Risk of fracture in massive cultural objects made of lime wood: a case study of Veit Stoss’ altarpiece

Massive cultural objects made of wood are often situated in historic interiors in which they experience uncontrolled dynamic variations of relative humidity (RH). Although the objects usually have acclimatized to the natural climate variability, preventing risks related to any kind of modification of their environment requires an understanding of the object’s response to the expected changes. In the present study, an analysis of the risk of cracking related to continuous or intermittent heating, or the transfer to hypothetically ideal conditions in a conservation studio was performed for the case of elements of Veit Stoss’ altarpiece (1477–1489) preserved in St. Mary’s Basilica in Krakow, Poland. Massive sculptures carved in lime wood and approximately one meter in diameter were analysed.

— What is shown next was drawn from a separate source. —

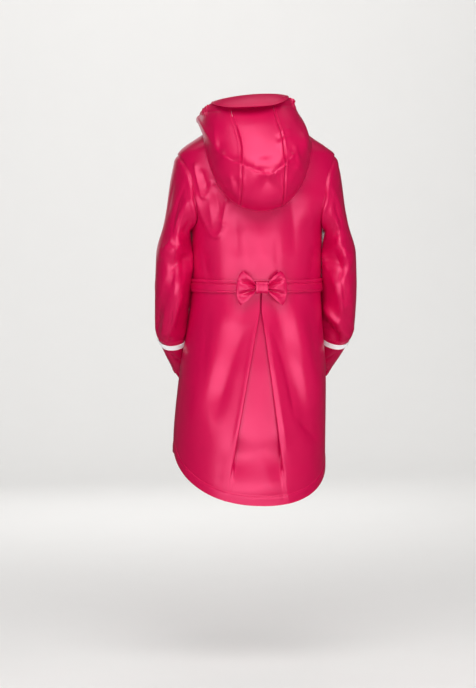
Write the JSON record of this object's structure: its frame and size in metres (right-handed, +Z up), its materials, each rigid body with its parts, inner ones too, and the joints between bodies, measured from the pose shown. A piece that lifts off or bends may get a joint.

The study aimed at determining safe margins of environment modifications that would not cause propagation of cracks that are known to have accumulated in wood during centuries of the altarpiece’s existence. The mechanical properties of lime wood were determined experimentally to feed the numerical model. The energy release rates around the tips of cracks of various depths in a wooden sculpture were calculated using the finite element analysis and compared with the critical value of the parameter triggering the fracture propagation in the material, derived from the fracture energy measurement. It was shown that the church interior housing the altarpiece can be heated to 11 °C during the cold season to provide human comfort. The allowable duration of intermittent heating events to more comfortable 18 °C that would induce drops in RH of up to 40% was assessed as 12 h. The study demonstrated that moving the sculptures to the conservation studio would have to be done with extreme caution as it would be connected with risks depending on the depth of existing cracks and the duration of the RH change.